Exercise goal.
Reproduce the listing below without any change.

[Parts and joints as JSON]

----------

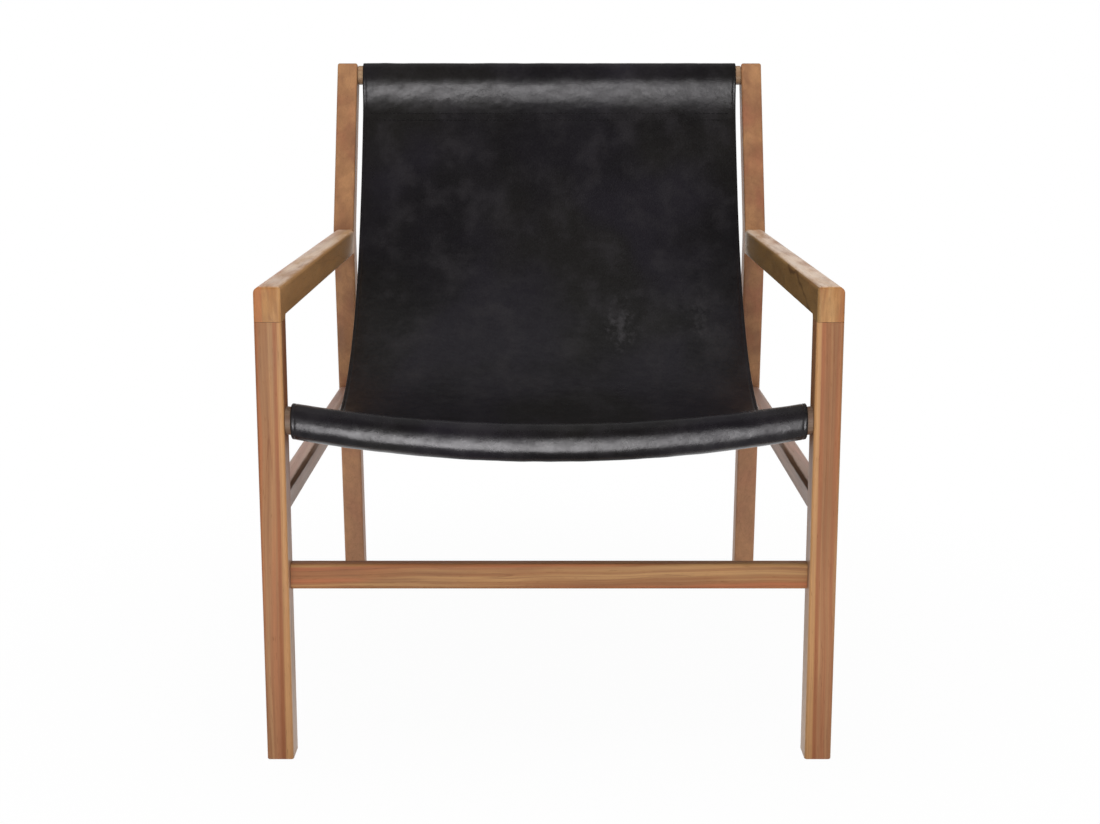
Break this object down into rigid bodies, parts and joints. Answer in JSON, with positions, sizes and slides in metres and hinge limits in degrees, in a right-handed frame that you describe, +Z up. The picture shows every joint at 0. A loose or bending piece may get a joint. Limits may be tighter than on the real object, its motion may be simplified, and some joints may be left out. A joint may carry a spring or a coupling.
{
  "type": "leather sling lounge chair",
  "caption": "Low lounge chair: a rigid timber frame with flat arms, and one hide slung as seat and back between a bowed front rail and a straight top rail.",
  "frame": {"origin": "on the floor, under the middle of the chair's width and depth", "axes": "+X to the sitter's left, +Y to the back of the chair, +Z up"},
  "size_m": [0.64, 0.8458, 0.7826],
  "materials": {
    "leg_timber": "oiled, light reddish brown",
    "arm_timber": "oiled, light reddish brown",
    "rail_timber": "oiled, light reddish brown",
    "dowel_timber": "raw",
    "dark_leather": "smooth, satin, charcoal black"
  },
  "bodies": {
    "root": {"front_leg_left": "leg_timber", "front_leg_right": "leg_timber", "back_leg_left": "leg_timber", "back_leg_right": "leg_timber", "arm_left": "arm_timber", "arm_right": "arm_timber", "side_rail_left": "rail_timber", "side_rail_right": "rail_timber", "front_stretcher": "rail_timber", "back_stretcher": "rail_timber", "seat_front_rail": "rail_timber", "top_rail": "rail_timber", "arm_dowel_front_left_a": "dowel_timber", "arm_dowel_front_left_b": "dowel_timber", "arm_dowel_rear_left_a": "dowel_timber", "arm_dowel_rear_left_b": "dowel_timber", "arm_dowel_front_right_a": "dowel_timber", "arm_dowel_front_right_b": "dowel_timber", "arm_dowel_rear_right_a": "dowel_timber", "arm_dowel_rear_right_b": "dowel_timber", "sling": "dark_leather"}
  },
  "joints": []
}
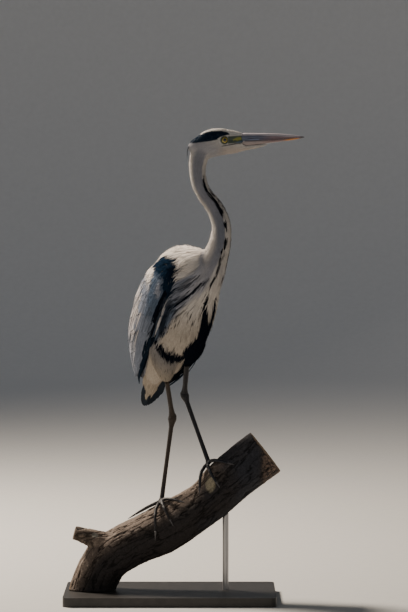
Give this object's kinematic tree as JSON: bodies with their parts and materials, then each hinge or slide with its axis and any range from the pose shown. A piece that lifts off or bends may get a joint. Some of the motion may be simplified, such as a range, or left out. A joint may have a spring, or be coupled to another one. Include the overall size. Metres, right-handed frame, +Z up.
{
  "type": "grey heron, a wading bird, on a branch perch and display stand",
  "caption": "Life-size grey heron with folded wings and raised S-curved neck, gripping a sloping cut branch held by a flat base and a rod.",
  "frame": {"origin": "centre of the underside of the stand's base, which rests on the floor", "axes": "+Z up, +X the way the bill points, -Y the side the breast is turned towards"},
  "size_m": [0.4631, 0.2703, 0.916],
  "materials": {
    "plumage": "soft matt feathers in slate grey, pale grey and white",
    "crest_plumes": "silky blue-black plumes",
    "flight_feathers": "smooth dark slate vanes",
    "bill": "semi-gloss horn, blue-grey above and pinkish below",
    "eye": "wet gloss, yellow iris and black pupil",
    "leg_skin": "dry scaled skin, dark brown-grey",
    "claws": "semi-gloss dark horn",
    "bark": "rough weathered bark",
    "stand_base": "satin black painted board",
    "stand_rod": "brushed steel rod"
  },
  "bodies": {
    "root": {"neck_lower": "plumage", "neck_middle": "plumage", "neck_upper": "plumage", "head": "plumage", "trunk": "plumage", "crest": "crest_plumes", "bill_upper": "bill", "bill_lower": "bill", "eye_left": "eye", "eye_right": "eye", "wing_right": "plumage", "primaries_right": "flight_feathers", "wing_left": "plumage", "primaries_left": "flight_feathers", "tail": "flight_feathers", "thigh_right": "plumage", "tibia_right": "leg_skin", "tarsus_right": "leg_skin", "foot_right": "leg_skin", "claw_right_hind": "claws", "claw_right_outer": "claws", "claw_right_middle": "claws", "claw_right_inner": "claws", "thigh_left": "plumage", "tibia_left": "leg_skin", "tarsus_left": "leg_skin", "foot_left": "leg_skin", "claw_left_hind": "claws", "claw_left_inner": "claws", "claw_left_middle": "claws", "claw_left_outer": "claws", "perch_branch": "bark", "stand_base": "stand_base", "stand_rod": "stand_rod"}
  },
  "joints": []
}
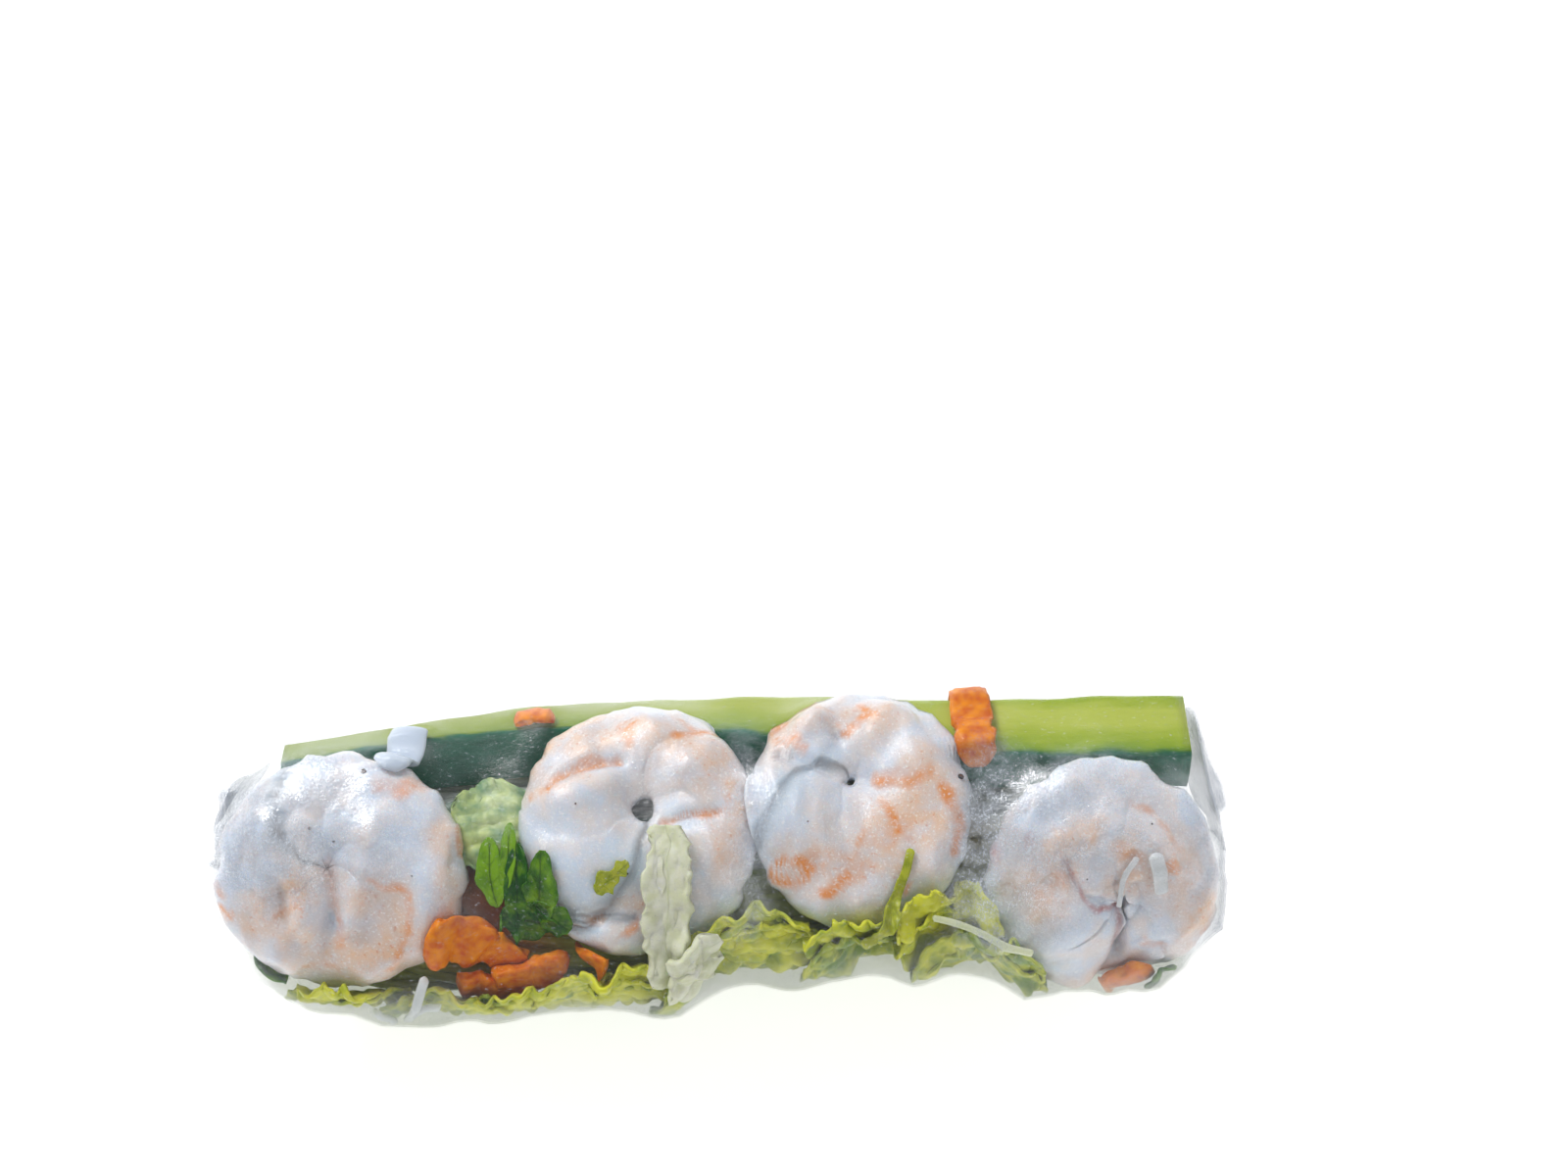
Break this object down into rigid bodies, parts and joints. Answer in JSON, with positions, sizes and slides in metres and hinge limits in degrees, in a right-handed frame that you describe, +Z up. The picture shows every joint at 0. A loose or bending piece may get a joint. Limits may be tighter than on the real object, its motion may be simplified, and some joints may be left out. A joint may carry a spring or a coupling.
{
  "type": "rice paper roll",
  "caption": "Fresh rice paper roll: curled shrimps, cucumber, carrot, lettuce, herbs and noodles seen through a translucent wrapper.",
  "frame": {"origin": "on the table under the middle of the roll, at the bottom centre of its bounding box", "axes": "+X along the roll, -Y to the front that shows the lettuce, +Z up"},
  "size_m": [0.1314, 0.0448, 0.0385],
  "materials": {
    "rice_paper": "wet, sticky and translucent",
    "shrimp": "moist cooked shrimp, white with orange-pink markings",
    "cucumber": "moist cut flesh with a dark green skin side",
    "carrot": "moist raw carrot",
    "lettuce": "frilled yellow-green leaf",
    "lettuce_rib": "pale crisp rib",
    "coriander": "dark green herb leaf",
    "noodle": "cooked rice noodle, white and slightly translucent"
  },
  "bodies": {
    "root": {"carrot_shred_1": "carrot", "carrot_shred_2": "carrot", "carrot_shred_3": "carrot", "carrot_shred_4": "carrot", "carrot_shred_5": "carrot", "carrot_shred_6": "carrot", "coriander_leaf_1": "coriander", "coriander_leaf_2": "coriander", "coriander_leaf_3": "coriander", "coriander_leaf_4": "coriander", "cucumber_stick": "cucumber", "lettuce_bed": "lettuce", "lettuce_leaf_1": "lettuce", "lettuce_leaf_2": "lettuce", "lettuce_leaf_3": "lettuce", "lettuce_leaf_4": "lettuce", "lettuce_leaf_5": "lettuce", "lettuce_leaf_6": "lettuce", "lettuce_rib_1": "lettuce_rib", "lettuce_rib_2": "lettuce_rib", "lettuce_sliver": "lettuce", "noodle_bundle": "noodle", "noodle_strand_1": "noodle", "noodle_strand_2": "noodle", "noodle_strand_3": "noodle", "noodle_strand_4": "noodle", "noodle_strand_5": "noodle", "rice_paper": "rice_paper", "shrimp_1": "shrimp", "shrimp_2": "shrimp", "shrimp_3": "shrimp", "shrimp_4": "shrimp"}
  },
  "joints": []
}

----------

Result for this exercise.
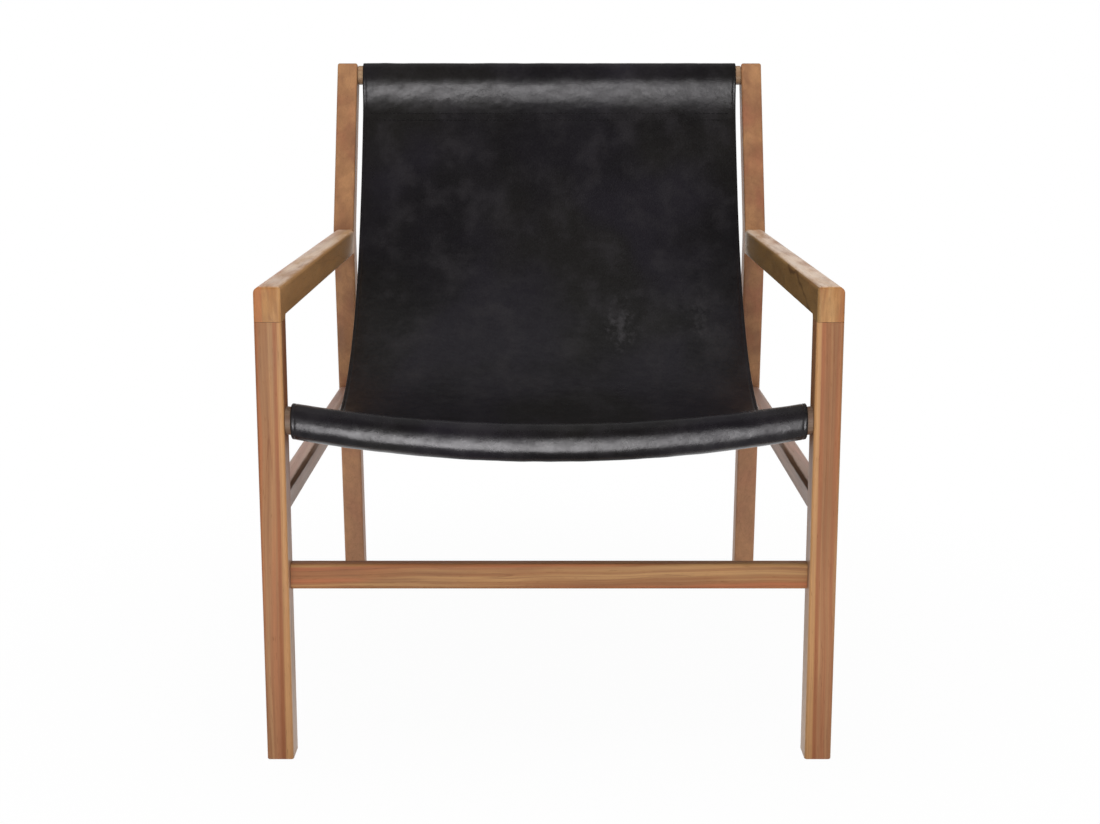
Break this object down into rigid bodies, parts and joints. Answer in JSON, with positions, sizes and slides in metres and hinge limits in degrees, in a right-handed frame that you describe, +Z up. The picture shows every joint at 0. A loose or bending piece may get a joint. Limits may be tighter than on the real object, its motion may be simplified, and some joints may be left out. A joint may carry a spring or a coupling.
{
  "type": "leather sling lounge chair",
  "caption": "Low lounge chair: a rigid timber frame with flat arms, and one hide slung as seat and back between a bowed front rail and a straight top rail.",
  "frame": {"origin": "on the floor, under the middle of the chair's width and depth", "axes": "+X to the sitter's left, +Y to the back of the chair, +Z up"},
  "size_m": [0.64, 0.8458, 0.7826],
  "materials": {
    "leg_timber": "oiled, light reddish brown",
    "arm_timber": "oiled, light reddish brown",
    "rail_timber": "oiled, light reddish brown",
    "dowel_timber": "raw",
    "dark_leather": "smooth, satin, charcoal black"
  },
  "bodies": {
    "root": {"front_leg_left": "leg_timber", "front_leg_right": "leg_timber", "back_leg_left": "leg_timber", "back_leg_right": "leg_timber", "arm_left": "arm_timber", "arm_right": "arm_timber", "side_rail_left": "rail_timber", "side_rail_right": "rail_timber", "front_stretcher": "rail_timber", "back_stretcher": "rail_timber", "seat_front_rail": "rail_timber", "top_rail": "rail_timber", "arm_dowel_front_left_a": "dowel_timber", "arm_dowel_front_left_b": "dowel_timber", "arm_dowel_rear_left_a": "dowel_timber", "arm_dowel_rear_left_b": "dowel_timber", "arm_dowel_front_right_a": "dowel_timber", "arm_dowel_front_right_b": "dowel_timber", "arm_dowel_rear_right_a": "dowel_timber", "arm_dowel_rear_right_b": "dowel_timber", "sling": "dark_leather"}
  },
  "joints": []
}
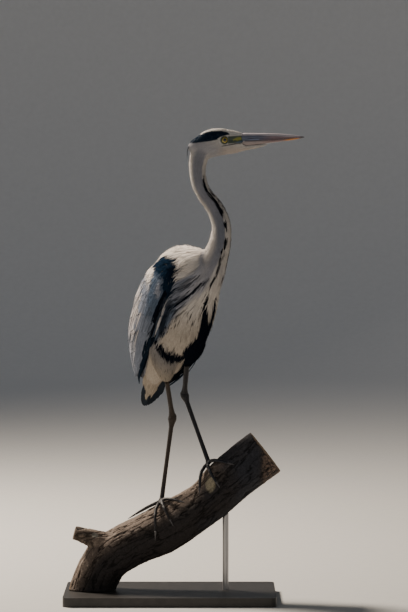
Give this object's kinematic tree as JSON: bodies with their parts and materials, then each hinge or slide with its axis and any range from the pose shown. A piece that lifts off or bends may get a joint. Some of the motion may be simplified, such as a range, or left out. A joint may have a spring, or be coupled to another one. Include the overall size. Metres, right-handed frame, +Z up.
{
  "type": "grey heron, a wading bird, on a branch perch and display stand",
  "caption": "Life-size grey heron with folded wings and raised S-curved neck, gripping a sloping cut branch held by a flat base and a rod.",
  "frame": {"origin": "centre of the underside of the stand's base, which rests on the floor", "axes": "+Z up, +X the way the bill points, -Y the side the breast is turned towards"},
  "size_m": [0.4631, 0.2703, 0.916],
  "materials": {
    "plumage": "soft matt feathers in slate grey, pale grey and white",
    "crest_plumes": "silky blue-black plumes",
    "flight_feathers": "smooth dark slate vanes",
    "bill": "semi-gloss horn, blue-grey above and pinkish below",
    "eye": "wet gloss, yellow iris and black pupil",
    "leg_skin": "dry scaled skin, dark brown-grey",
    "claws": "semi-gloss dark horn",
    "bark": "rough weathered bark",
    "stand_base": "satin black painted board",
    "stand_rod": "brushed steel rod"
  },
  "bodies": {
    "root": {"neck_lower": "plumage", "neck_middle": "plumage", "neck_upper": "plumage", "head": "plumage", "trunk": "plumage", "crest": "crest_plumes", "bill_upper": "bill", "bill_lower": "bill", "eye_left": "eye", "eye_right": "eye", "wing_right": "plumage", "primaries_right": "flight_feathers", "wing_left": "plumage", "primaries_left": "flight_feathers", "tail": "flight_feathers", "thigh_right": "plumage", "tibia_right": "leg_skin", "tarsus_right": "leg_skin", "foot_right": "leg_skin", "claw_right_hind": "claws", "claw_right_outer": "claws", "claw_right_middle": "claws", "claw_right_inner": "claws", "thigh_left": "plumage", "tibia_left": "leg_skin", "tarsus_left": "leg_skin", "foot_left": "leg_skin", "claw_left_hind": "claws", "claw_left_inner": "claws", "claw_left_middle": "claws", "claw_left_outer": "claws", "perch_branch": "bark", "stand_base": "stand_base", "stand_rod": "stand_rod"}
  },
  "joints": []
}
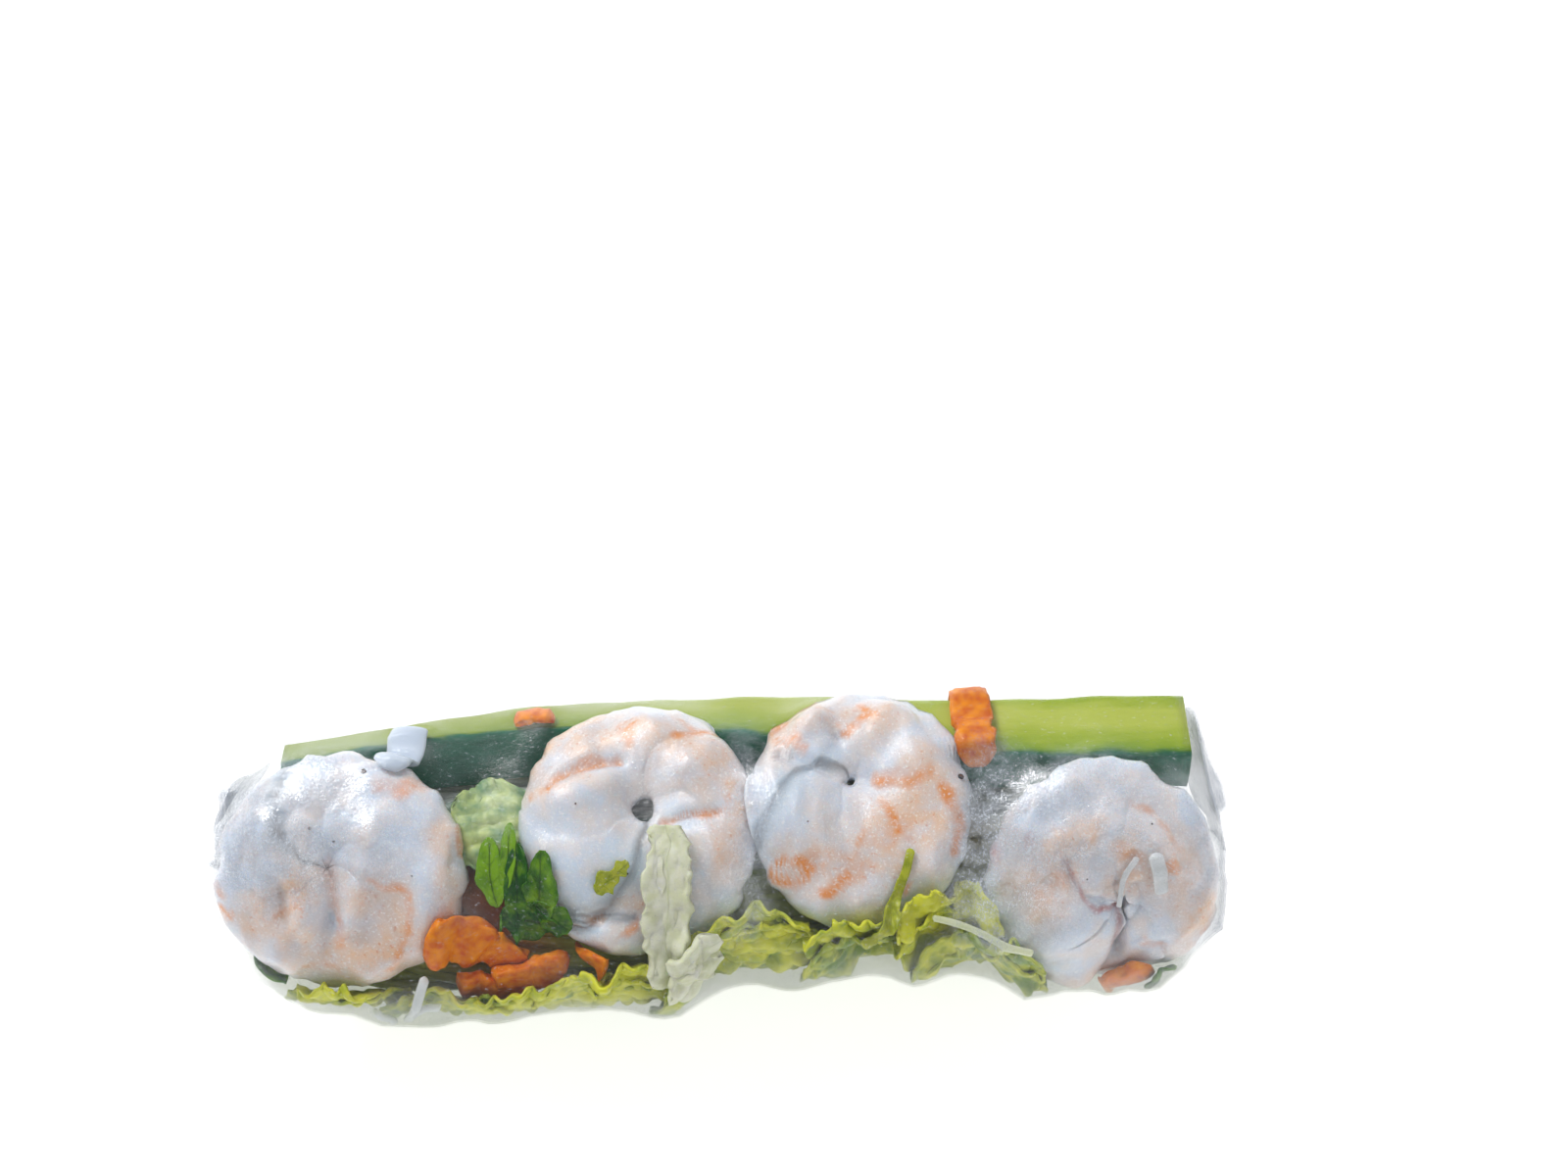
Break this object down into rigid bodies, parts and joints. Answer in JSON, with positions, sizes and slides in metres and hinge limits in degrees, in a right-handed frame that you describe, +Z up. The picture shows every joint at 0. A loose or bending piece may get a joint. Limits may be tighter than on the real object, its motion may be simplified, and some joints may be left out. A joint may carry a spring or a coupling.
{
  "type": "rice paper roll",
  "caption": "Fresh rice paper roll: curled shrimps, cucumber, carrot, lettuce, herbs and noodles seen through a translucent wrapper.",
  "frame": {"origin": "on the table under the middle of the roll, at the bottom centre of its bounding box", "axes": "+X along the roll, -Y to the front that shows the lettuce, +Z up"},
  "size_m": [0.1314, 0.0448, 0.0385],
  "materials": {
    "rice_paper": "wet, sticky and translucent",
    "shrimp": "moist cooked shrimp, white with orange-pink markings",
    "cucumber": "moist cut flesh with a dark green skin side",
    "carrot": "moist raw carrot",
    "lettuce": "frilled yellow-green leaf",
    "lettuce_rib": "pale crisp rib",
    "coriander": "dark green herb leaf",
    "noodle": "cooked rice noodle, white and slightly translucent"
  },
  "bodies": {
    "root": {"carrot_shred_1": "carrot", "carrot_shred_2": "carrot", "carrot_shred_3": "carrot", "carrot_shred_4": "carrot", "carrot_shred_5": "carrot", "carrot_shred_6": "carrot", "coriander_leaf_1": "coriander", "coriander_leaf_2": "coriander", "coriander_leaf_3": "coriander", "coriander_leaf_4": "coriander", "cucumber_stick": "cucumber", "lettuce_bed": "lettuce", "lettuce_leaf_1": "lettuce", "lettuce_leaf_2": "lettuce", "lettuce_leaf_3": "lettuce", "lettuce_leaf_4": "lettuce", "lettuce_leaf_5": "lettuce", "lettuce_leaf_6": "lettuce", "lettuce_rib_1": "lettuce_rib", "lettuce_rib_2": "lettuce_rib", "lettuce_sliver": "lettuce", "noodle_bundle": "noodle", "noodle_strand_1": "noodle", "noodle_strand_2": "noodle", "noodle_strand_3": "noodle", "noodle_strand_4": "noodle", "noodle_strand_5": "noodle", "rice_paper": "rice_paper", "shrimp_1": "shrimp", "shrimp_2": "shrimp", "shrimp_3": "shrimp", "shrimp_4": "shrimp"}
  },
  "joints": []
}